Advancing trial principles. The 2024 minutes make significant breakthroughs in adjudication principles. By highlighting the goal of “fostering the healthy development of the capital market”, they require the courts to assess restructuring cases within the context of the capital market ecosystem, weighing their impact.
For instance, for the restructuring of blue-chip companies, emphasis is placed on evaluating their impact on index stability and investor expectations on long-term value. On the other hand, for emerging industry firms, the focus should be on whether the process can drive innovation and industrial upgrades.
There is also a shift from rescuing distressed enterprises to enhancing the restructuring quality and efficiency, addressing pain points in previous practices.
The 2012 minutes took a rescue-oriented approach, which aimed at short-term financial relief with limited means, often leaving distressed companies with weak core businesses and low competitiveness after restructuring.
The 2024 minutes, however, emphasise improving core business operations through diverse measures, such as identifying root causes of distress, adopting new technologies, expanding market channels and optimising corporate governance. This holistic approach aims to enhance financial health, business performance and governance for sustainable development.
Calibrating jurisdiction identification and restructuring value. Under the 2012 minutes, the jurisdiction of a listed company was determined based on its domicile, leading to disputes over jurisdiction of shell companies that undermined judicial fairness and the restructuring order.
To address this, the 2024 minutes require a listed company’s domicile to be active for at least one year before it is used to determine the appropriate court for jurisdiction. This effectively curbs jurisdictional arbitrage and ensures cases are handled by courts familiar with the company’s circumstances. Furthermore, they refine the co-ordination mechanism for cross-regional and cross-border restructuring cases, so judicial resources can be allocated in an optimal way.
Additionally, due to the lack of clear and objective criteria for restructuring eligibility, the 2012 minutes allowed some struggling companies to enter the process without a realistic chance of recovery, ultimately leading to a waste of resources.
In contrast, the 2024 minutes establish a list that excludes companies with serious legal violations or major disclosure deficiencies, aiming to direct resources to viable enterprises and improve the market environment.
Optimising key processes. A well-crafted proposal is essential for a successful restructuring case. The 2024 minutes therefore establish stricter requirements for such proposals, mandating detailed plans on debt repayment, asset disposal and operational improvements, alongside clear profit forecasts and benchmark indicators.
Information disclosure has, meanwhile, evolved from selective reporting at key milestones to continual and dynamic disclosure.
Core content of the proposal is also required to be presented in an easy to understand way across diverse platforms.

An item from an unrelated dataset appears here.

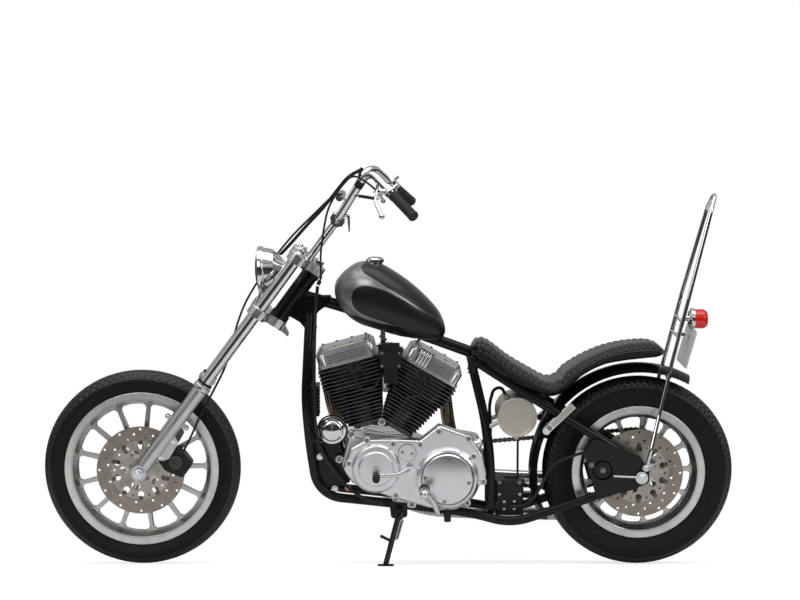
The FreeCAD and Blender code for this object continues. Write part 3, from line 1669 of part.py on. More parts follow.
sissyFoot = size.axle_plate_half + size.sissy_rad + 0.3
sissyLeg = [
    (-14, sissyFoot, 33),
    (-30, sissyFoot, 91.5),
    (-58, 112, 201.5),
    (strutAhead, sissyReach, strutUp),
    (-152, size.fender_half + 8, size.sissy_high - 337),
    (-228, 50, size.sissy_high - 46),
    (-244, 20, size.sissy_high),
]
sissyPoints = sissyLeg + [(x, -y, z) for x, y, z in reversed(sissyLeg)]
sissyShape = tubeShape(sissyPoints, size.sissy_rad, 40)
sissyRoom = tubeShape(sissyPoints, size.sissy_rad + 0.05, 40)
shaped("rear_fender", fender.cut(sissyRoom), axleFrame)
sissyEyes = []
for side in (1, -1):
    sissyEyes.append(
        rod(
            (-14, side * (size.axle_plate_half + 0.05), 33),
            (-14, side * (sissyFoot + size.sissy_rad), 33),
            9,
        )
    )
shaped("sissy_bar", sissyShape.fuse(sissyEyes), axleFrame)

lampBack = Placement(Vector(-165, 0, 507.5), Rotation(Vector(0, 0, 1), 90))
lensBody = turnedBody(
    "lens",
    [
        (0, 16.05),
        ("tail_lamp_rad - 3", 16.05),
        ("tail_lamp_rad", 20, 2),
        ("tail_lamp_rad", 50, 8),
        ("tail_lamp_rad - 8", 62, 8),
        (0, 65),
    ],
)
lensBody.Placement = lampBack
finish(together("tail_lens", [lensBody]), "tail_light", axleFrame)
baseBody = turnedBody(
    "lamp_base",
    [
        (0, 0),
        ("tail_lamp_rad - 8", 0, 3),
        ("tail_lamp_rad + 4", 8, 3),
        ("tail_lamp_rad + 4", 16, 1.5),
        (0, 16),
    ],
)
doc.recompute()
lampBase = baseBody.Shape.copy()
lampBase.Placement = lampBack
lampBase = lampBase.copy()
arms = joined(
    rod((-134, -100, 508.5), (-134, 100, 508.5), 5),
    rod((-134, 0, 508.5), (-170, 0, 508.5), 9),
    rod((-122, -100, 456.5), (-122, 100, 456.5), 5),
    block((-160, -14, 451.5), (-122, 14, 461.5)),
)
for side in (1, -1):
    arms = arms.fuse(rod((-122, side * 62, 456.5), (-134, side * 62, 508.5), 4))
beyondLegs = [block((-300, side * 110 - 24, 400), (0, side * 110 + 24, 600)) for side in (1, -1)]
arms = arms.cut(beyondLegs)
plateTilt = 15.5
plateMiddle = Vector(-161, 0, 417)
plate = roundedBlock(
    (-size.plate_wide / 2, -size.plate_high / 2, -1.5), (size.plate_wide / 2, size.plate_high / 2, 1.5), 9
)
for side in (1, -1):
    plate = plate.cut(rod((side * 80, 50, -5), (side * 80, 50, 5), 3.5))
plate.Placement = Placement(
    plateMiddle,
    Rotation(Vector(0, 1, 0), -90 - plateTilt).multiply(Rotation(Vector(0, 0, 1), -90)),
)
plate = plate.copy()
shaped("licence_plate", plate, axleFrame)
shaped("tail_bracket", arms.fuse(lampBase).cut([sissyRoom, plate]), axleFrame)

# Rear caliper

caliperBody = sideBody(
    "caliper",
    [
        (88, -14, 10),
        (112, -24, 10),
        (158, -8, 14),
        (171, 32, 14),
        (156, 66, 12),
        (124, 66, 14),
        (98, 40, 14),
    ],
    "disc_side - 25",
    "disc_side + 30",
    3,
)
doc.recompute()
discRoom = rod((0, size.disc_side - 7.5, 0), (0, size.disc_side + 7.5, 0), size.disc_rad + 5)
caliper = caliperBody.Shape.cut(discRoom)
boss = rod((127, size.disc_side + 26, 23), (127, size.axle_plate_half + 3, 23), 27)
bossRing = rod((127, size.axle_plate_half + 3, 23), (127, size.axle_plate_half + 6, 23), 20)
rearLug = rod((164, size.disc_side + 20, 40), (164, size.axle_plate_half - size.plate_thick - 0.05, 40), 9)
shaped("rear_caliper", caliper.fuse([boss, bossRing, rearLug]), axleFrame)

# Chain drive


def pitchRadius(teeth):
    return size.chain_pitch / (2 * math.sin(math.pi / teeth))


tipDrop = 4
rootDrop = 9


def toothedDisc(teeth):
    # a toothed disc lying across the machine, its teeth just inside the chain
    tip = pitchRadius(teeth) - tipDrop
    root = pitchRadius(teeth) - rootDrop
    points = []
    for index in range(int(teeth)):
        for share, radius in ((-0.33, root), (-0.14, tip), (0.14, tip), (0.33, root)):
            angle = 2 * math.pi * (index + share) / teeth
            points.append(Vector(radius * math.cos(angle), 0, radius * math.sin(angle)))
    face = Part.Face(Part.makePolygon(points + [points[0]]))
    disc = face.extrude(Vector(0, size.sprocket_thick, 0))
    disc.translate(Vector(0, -size.sprocket_thick / 2, 0))
    return disc


bigSprocket = toothedDisc(size.sprocket_teeth)
bigSprocket.translate(Vector(0, -size.chain_half, 0))
windows = []
for index in range(5):
    turn = math.radians(72 * index + 20)
    middle = Vector(84 * math.cos(turn), 0, 84 * math.sin(turn))
    windows.append(rod(spot(middle, 0, -200, 0), middle, 17))
bigSprocket = bigSprocket.cut(windows)
carrier = rod((0, -size.chain_half + size.sprocket_thick / 2, 0), (0, -size.hub_half - 0.05, 0), 60)
sprocketBolts = []
for index in range(5):
    turn = math.radians(72 * index + 56)
    place = Vector(48 * math.cos(turn), 0, 48 * math.sin(turn))
    sprocketBolts.append(
        rod(spot(place, 0, -size.chain_half - 9, 0), spot(place, 0, -size.chain_half, 0), 7)
    )
axleBore = rod((0, -300, 0), (0, 300, 0), size.axle_rad + size.bearing_gap)
shaped("rear_sprocket", bigSprocket.fuse([carrier] + sprocketBolts).cut(axleBore), axleFrame)

smallSprocket = toothedDisc(size.engine_teeth)
shaftEnd = 17 - 0.05
smallSprocket = smallSprocket.fuse([rod((0, -12, 0), (0, 0, 0), 19), rod((0, 0, 0), (0, shaftEnd, 0), 15)])
shaped("engine_sprocket", smallSprocket, Placement(Vector(*sprocketCentre), Rotation()))

bigRad = pitchRadius(size.sprocket_teeth)
smallRad = pitchRadius(size.engine_teeth)
chainSpan = Vector(sprocketCentre[0] - rearAxle.x, 0, sprocketCentre[2] - rearAxle.z)
chainTurn = math.atan2(chainSpan.z, chainSpan.x)
chainTilt = math.acos((bigRad - smallRad) / chainSpan.Length)
runLong = math.sqrt(chainSpan.Length ** 2 - (bigRad - smallRad) ** 2)
smallWrap = smallRad * 2 * chainTilt
bigWrap = bigRad * 2 * (math.pi - chainTilt)
loopLong = 2 * runLong + smallWrap + bigWrap


def chainPlace(distance):
    # a point of the chain's middle line, its outward direction, and how far a free run is from its end
    upper = chainTurn + chainTilt
    lower = chainTurn - chainTilt
    outUpper = Vector(math.cos(upper), 0, math.sin(upper))
    outLower = Vector(math.cos(lower), 0, math.sin(lower))
    if distance < runLong:
        start = outUpper * bigRad
        end = chainSpan + outUpper * smallRad
        return start + (end - start) * (distance / runLong), outUpper, (distance, runLong - distance)
    distance -= runLong
    if distance < smallWrap:
        angle = upper - distance / smallRad
        out = Vector(math.cos(angle), 0, math.sin(angle))
        return chainSpan + out * smallRad, out, None
    distance -= smallWrap
    if distance < runLong:
        start = chainSpan + outLower * smallRad
        end = outLower * bigRad
        return start + (end - start) * (distance / runLong), outLower, (runLong - distance, distance)
    distance -= runLong
    angle = lower - distance / bigRad
    out = Vector(math.cos(angle), 0, math.sin(angle))
    return out * bigRad, out, None


linkCount = 2 * round(loopLong / size.chain_pitch / 2)
outline = []
hollow = []
wrapDrop = 3
for index in range(2 * linkCount):
    place, out, run = chainPlace(index * loopLong / (2 * linkCount))
    plateHalf = 7.6 if index % 2 == 0 else 4.6
    outline.append(place + out * plateHalf)
    free = run is not None and run[0] > 36 and run[1] > 26
    hollow.append(place - out * (plateHalf if free else wrapDrop))
chainRoom = Part.Face(Part.makePolygon(hollow + [hollow[0]]))
chainFace = Part.Face(Part.makePolygon(outline + [outline[0]])).cut(chainRoom)
chain = chainFace.extrude(Vector(0, size.chain_wide, 0))
chain.translate(Vector(0, -size.chain_half - size.chain_wide / 2, 0))
shaped("chain", chain, axleFrame)

# Hoses and cables that the frame holds

heldRoutes = [
    (
        5.5,
        [
            spot(oilPlace, 36.5, 30, 67),
            spot(oilPlace, 50, 30, 92),
            spot(oilPlace, 76, 30, 84),
            spot(oilPlace, 90, 26, 30),
            spot(oilPlace, 84, 24, -40),
            spot(oilPlace, 88, 24, -108),
        ],
    ),
    (
        5.5,
        [
            spot(neckFoot, -131, 58, 108),
            spot(neckFoot, -124, 69, 31),
            spot(crank, 201, 112.5, 388),
            spot(crank, 202, 116, 257),
            spot(crank, 199, 117, 142),
            spot(crank, 187, 118, 68),
            spot(crank, 160, 118, 14),
            spot(crank, 104, 120, -60),
            spot(crank, 37, 128, -108),
            spot(crank, -30, 131, -122),
        ],
    ),
    (
        5,
        [
            spot(rearAxle, 150, 100, 72),
            spot(rearAxle, 190, 92, 74),
            spot(rearAxle, 290, 94, 40),
            spot(rearAxle, 331, 90, -50),
            spot(rearAxle, 366, 82, -104),
            spot(rearAxle, 430, 76, -112),
        ],
    ),
]
held = [tubeShape(points, radius) for radius, points in heldRoutes]


def plugEnd(sign):
    # the outer end of a spark plug, in the crankcase's own frame
    tip = Vector(sign * size.plug_across, size.plug_end + 0.9, size.head_height - size.plug_drop)
    frameHere = cylinderFrames["front" if sign == 1 else "rear"]
    return crankFrame.inverse().multVec(frameHere.multVec(tip))


frontPlug = plugEnd(1)
rearPlug = plugEnd(-1)
leadOut = coilSide + 24
frontLead = [
    frontPlug,
    spot(frontPlug, 0, 22, -2),
    spot(frontPlug, -12, 22, -56),
    (39, leadOut, 253),
    (4, leadOut, 262),
    (-10, leadOut - 5, 290),
    (-23.6, leadOut - 8, 304),
]
rearLead = [
    rearPlug,
    spot(rearPlug, -4, 22, -2),
    spot(rearPlug, -12, 22, -28),
    (-140, leadOut, 234),
    (-95, leadOut, 228),
    (-62, leadOut - 6, 250),
    (-58, leadOut - 8, 273.4),
]
for route in (frontLead, rearLead):
    lead = tubeShape([tuple(point) for point in route], size.lead_rad, 12)
    lead.Placement = crankFrame
    held.append(lead)
shaped("hoses_and_cables", Part.makeCompound(held))

# Side stand, drawn down

pivotPlace = crank + standPivot
leanTurn = math.radians(size.lean_angle)
soleThick = 6
footPlace = Vector(
    pivotPlace.x + 43,
    size.stand_foot_out,
    (size.stand_foot_out * math.sin(leanTurn) + soleThick) / math.cos(leanTurn),
)
leg = rod(tuple(pivotPlace), tuple(footPlace), size.stand_leg_rad)
barrel = rod(tuple(pivotPlace - standAxis * 13), tuple(pivotPlace + standAxis * 13), 13)
capBolt = rod(tuple(pivotPlace + standAxis * 13), tuple(pivotPlace + standAxis * 19), 9)
sole = roundedBlock((-26, -18, -soleThick), (26, 24, 0), 10)
sole.Placement = Placement(footPlace, Rotation(Vector(1, 0, 0), size.lean_angle))
toe = rod(tuple(pivotPlace + (footPlace - pivotPlace) * 0.55), spot(pivotPlace, 60, 62, -60), 5)
shaped("side_stand", joined(leg, barrel, capBolt, sole.copy(), toe))

# Write the sub-parts

doc.recompute()
os.makedirs("parts", exist_ok=True)
for item in doc.Objects:
    if "Invalid" in item.State or "Error" in item.State:
        raise RuntimeError("%s in %s failed" % (item.Label, [user.Label for user in item.InList]))
whole = FreeCAD.BoundBox()
for piece in subParts:
    if piece.Shape.isNull() or not piece.Shape.isValid() or not piece.Shape.Solids:
        raise RuntimeError("%s has no valid shape" % piece.Label)
    whole.add(piece.Shape.BoundBox)
for piece in subParts:
    piece.Shape.exportStep("parts/%s.step" % piece.Label)
print("%d sub-parts, wheelbase %.0f mm, box %s" % (len(subParts), frontAxle.x, whole))
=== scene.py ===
import math

import bmesh
import bpy
import numpy as np
from mathutils import Matrix, Vector


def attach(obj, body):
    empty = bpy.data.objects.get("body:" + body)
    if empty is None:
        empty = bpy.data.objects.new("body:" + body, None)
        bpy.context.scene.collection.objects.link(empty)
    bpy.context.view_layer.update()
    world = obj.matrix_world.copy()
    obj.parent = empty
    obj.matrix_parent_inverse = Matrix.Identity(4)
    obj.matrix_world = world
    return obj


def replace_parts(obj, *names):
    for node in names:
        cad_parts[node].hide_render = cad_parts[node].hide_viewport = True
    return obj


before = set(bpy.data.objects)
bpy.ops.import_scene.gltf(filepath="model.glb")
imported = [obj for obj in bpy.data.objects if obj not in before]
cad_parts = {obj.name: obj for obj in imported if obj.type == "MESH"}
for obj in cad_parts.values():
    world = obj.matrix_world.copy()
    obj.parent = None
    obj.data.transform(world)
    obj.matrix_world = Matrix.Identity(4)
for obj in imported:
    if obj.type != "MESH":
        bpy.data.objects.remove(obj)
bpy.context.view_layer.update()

scene = bpy.context.scene
scene.view_settings.view_transform = "Standard"

# The machine is drawn upright in millimetres, then leans on its side stand
machine = {
    "lean": 11, "shift": (0.83, 0.181542, 0), "crank": (871, 0, 350), "rearAxle": (0, 0, 318.46), "rake": 36.4,
    "steeringFoot": (1595.27, 0, 287.66), "axleAhead": (68, 0, 0), "cylinderTilt": -7.5, "cylinderSpread": 22.5,
}
leanAngle = math.radians(machine["lean"])
rake = math.radians(machine["rake"])
upright = (Matrix.Translation(-Vector(machine["shift"])) @ Matrix.Rotation(-leanAngle, 4, "X")
           @ Matrix.Scale(0.001, 4))
crankFrame = upright @ Matrix.Translation(machine["crank"])
rearFrame = upright @ Matrix.Translation(machine["rearAxle"])
forkFrame = upright @ Matrix.Translation(machine["steeringFoot"]) @ Matrix.Rotation(-rake, 4, "Y")
frontFrame = forkFrame @ Matrix.Translation(machine["axleAhead"]) @ Matrix.Rotation(rake, 4, "Y")


def cylinderFrame(sign):
    tilt = machine["cylinderTilt"] + machine["cylinderSpread"] * sign
    return crankFrame @ Matrix.Rotation(math.radians(tilt), 4, "Y")


def at(place, turn=(0, 0, 0)):
    spin = Matrix.Identity(4)
    for angle, axis in zip(turn, "XYZ"):
        spin = Matrix.Rotation(math.radians(angle), 4, axis) @ spin
    return Matrix.Translation(place) @ spin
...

Introduction of a financial advisory system marks another key enhancement. Bringing financial expertise into the restructuring process, experienced securities firms now serve as financial advisers to help draft the restructuring plans, identify potential investors, design financing instruments and supervise information disclosure.

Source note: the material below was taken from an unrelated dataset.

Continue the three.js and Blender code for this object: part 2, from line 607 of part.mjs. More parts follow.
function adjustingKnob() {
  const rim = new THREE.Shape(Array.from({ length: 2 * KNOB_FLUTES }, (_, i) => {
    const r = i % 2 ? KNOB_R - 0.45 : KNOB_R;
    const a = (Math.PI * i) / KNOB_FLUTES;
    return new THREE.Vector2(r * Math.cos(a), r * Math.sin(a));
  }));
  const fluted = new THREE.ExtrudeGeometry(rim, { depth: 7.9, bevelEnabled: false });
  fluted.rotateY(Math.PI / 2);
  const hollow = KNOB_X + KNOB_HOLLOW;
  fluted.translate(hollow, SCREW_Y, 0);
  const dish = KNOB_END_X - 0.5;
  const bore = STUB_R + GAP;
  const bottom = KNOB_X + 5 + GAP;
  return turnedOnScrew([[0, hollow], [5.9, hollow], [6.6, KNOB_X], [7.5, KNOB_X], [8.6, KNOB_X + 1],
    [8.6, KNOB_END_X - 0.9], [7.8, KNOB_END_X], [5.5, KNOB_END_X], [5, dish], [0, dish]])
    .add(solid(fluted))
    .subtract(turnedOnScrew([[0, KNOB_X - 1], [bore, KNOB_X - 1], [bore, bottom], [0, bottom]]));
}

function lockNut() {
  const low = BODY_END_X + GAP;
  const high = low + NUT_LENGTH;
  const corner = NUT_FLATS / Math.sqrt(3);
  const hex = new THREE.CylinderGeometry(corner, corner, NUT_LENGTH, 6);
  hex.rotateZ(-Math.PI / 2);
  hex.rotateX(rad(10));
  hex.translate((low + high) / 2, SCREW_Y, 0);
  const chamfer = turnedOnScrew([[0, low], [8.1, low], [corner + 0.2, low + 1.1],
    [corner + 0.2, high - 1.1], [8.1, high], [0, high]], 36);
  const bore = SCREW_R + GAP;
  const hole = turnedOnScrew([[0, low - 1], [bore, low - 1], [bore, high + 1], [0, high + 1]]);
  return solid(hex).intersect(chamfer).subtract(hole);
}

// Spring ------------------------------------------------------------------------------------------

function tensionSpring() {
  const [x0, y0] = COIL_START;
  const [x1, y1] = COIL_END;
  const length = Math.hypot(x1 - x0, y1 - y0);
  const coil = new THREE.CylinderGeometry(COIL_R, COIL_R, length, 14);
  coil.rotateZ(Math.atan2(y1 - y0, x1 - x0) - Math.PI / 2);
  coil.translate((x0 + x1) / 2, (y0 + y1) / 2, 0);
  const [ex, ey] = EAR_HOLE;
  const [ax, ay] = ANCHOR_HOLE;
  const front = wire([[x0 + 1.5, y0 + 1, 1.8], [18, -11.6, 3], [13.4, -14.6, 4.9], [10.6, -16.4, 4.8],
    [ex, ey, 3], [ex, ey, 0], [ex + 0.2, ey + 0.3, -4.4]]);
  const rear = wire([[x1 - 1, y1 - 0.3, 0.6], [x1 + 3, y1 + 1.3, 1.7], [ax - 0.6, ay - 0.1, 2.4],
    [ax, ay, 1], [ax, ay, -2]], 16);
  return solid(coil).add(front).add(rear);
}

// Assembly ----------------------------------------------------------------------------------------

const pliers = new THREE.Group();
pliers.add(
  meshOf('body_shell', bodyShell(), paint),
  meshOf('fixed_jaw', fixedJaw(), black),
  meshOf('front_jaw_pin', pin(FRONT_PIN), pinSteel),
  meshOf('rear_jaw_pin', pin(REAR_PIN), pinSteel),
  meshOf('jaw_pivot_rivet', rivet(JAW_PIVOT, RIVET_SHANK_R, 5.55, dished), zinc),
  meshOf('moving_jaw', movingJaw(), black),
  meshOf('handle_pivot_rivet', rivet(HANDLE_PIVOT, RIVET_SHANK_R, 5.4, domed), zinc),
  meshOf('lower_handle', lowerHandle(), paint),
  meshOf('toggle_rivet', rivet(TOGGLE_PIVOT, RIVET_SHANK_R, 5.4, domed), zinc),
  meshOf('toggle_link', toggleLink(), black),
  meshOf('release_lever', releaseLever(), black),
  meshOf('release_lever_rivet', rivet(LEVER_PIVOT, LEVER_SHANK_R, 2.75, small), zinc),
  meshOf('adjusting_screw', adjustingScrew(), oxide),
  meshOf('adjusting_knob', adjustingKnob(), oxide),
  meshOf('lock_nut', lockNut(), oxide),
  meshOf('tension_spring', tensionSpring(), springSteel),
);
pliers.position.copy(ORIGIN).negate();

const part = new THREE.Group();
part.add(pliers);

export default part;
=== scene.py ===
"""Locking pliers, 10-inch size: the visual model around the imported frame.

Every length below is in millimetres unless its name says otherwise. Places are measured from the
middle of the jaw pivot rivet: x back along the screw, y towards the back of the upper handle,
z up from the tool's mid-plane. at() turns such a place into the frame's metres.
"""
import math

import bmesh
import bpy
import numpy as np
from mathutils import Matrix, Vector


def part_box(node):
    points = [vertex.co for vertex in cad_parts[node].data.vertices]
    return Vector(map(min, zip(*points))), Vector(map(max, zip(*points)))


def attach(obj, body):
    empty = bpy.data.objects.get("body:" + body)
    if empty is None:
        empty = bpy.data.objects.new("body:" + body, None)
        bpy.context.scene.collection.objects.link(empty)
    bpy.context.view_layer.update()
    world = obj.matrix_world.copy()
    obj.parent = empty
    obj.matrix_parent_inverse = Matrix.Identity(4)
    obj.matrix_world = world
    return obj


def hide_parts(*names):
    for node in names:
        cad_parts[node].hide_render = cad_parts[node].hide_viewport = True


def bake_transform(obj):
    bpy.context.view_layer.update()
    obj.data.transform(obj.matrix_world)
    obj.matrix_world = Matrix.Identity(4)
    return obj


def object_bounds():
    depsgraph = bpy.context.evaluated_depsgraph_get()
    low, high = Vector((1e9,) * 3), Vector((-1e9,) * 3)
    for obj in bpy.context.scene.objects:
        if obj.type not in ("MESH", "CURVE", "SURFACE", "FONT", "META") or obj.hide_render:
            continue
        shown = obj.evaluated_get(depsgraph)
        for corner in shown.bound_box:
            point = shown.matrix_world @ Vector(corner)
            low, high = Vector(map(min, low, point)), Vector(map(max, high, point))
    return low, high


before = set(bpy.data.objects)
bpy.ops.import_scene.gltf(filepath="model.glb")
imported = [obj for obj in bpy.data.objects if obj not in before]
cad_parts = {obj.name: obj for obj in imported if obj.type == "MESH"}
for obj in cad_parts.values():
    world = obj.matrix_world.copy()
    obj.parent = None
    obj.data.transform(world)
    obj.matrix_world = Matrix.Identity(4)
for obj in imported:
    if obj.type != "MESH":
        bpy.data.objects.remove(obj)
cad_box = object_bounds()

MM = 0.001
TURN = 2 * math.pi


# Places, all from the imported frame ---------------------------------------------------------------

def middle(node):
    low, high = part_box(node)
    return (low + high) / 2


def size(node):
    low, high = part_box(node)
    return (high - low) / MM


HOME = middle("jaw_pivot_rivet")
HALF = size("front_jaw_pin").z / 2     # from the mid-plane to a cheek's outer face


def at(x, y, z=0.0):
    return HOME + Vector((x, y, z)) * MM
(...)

The 2024 minutes also reinforce collaboration between the judicial and regulatory bodies. Through a major event reporting mechanism, courts and the CSRC can promptly exchange information on detected violations and co-ordinate responses.
By data sharing and aligned standards, they can jointly oversee critical aspects to foster a transparent and regulated environment throughout the restructuring process.
Key takeaway
The 2024 minutes are a timely response to evolving needs of the capital market. By refining the bankruptcy restructuring framework for listed companies, they provide clearer guidance for distressed enterprises and establish well-defined rules for market participants.
Despite challenges ahead, enforcement of the 2024 minutes is expected to advance the legalisation of bankruptcy restructuring in China and inject vitality into the capital market.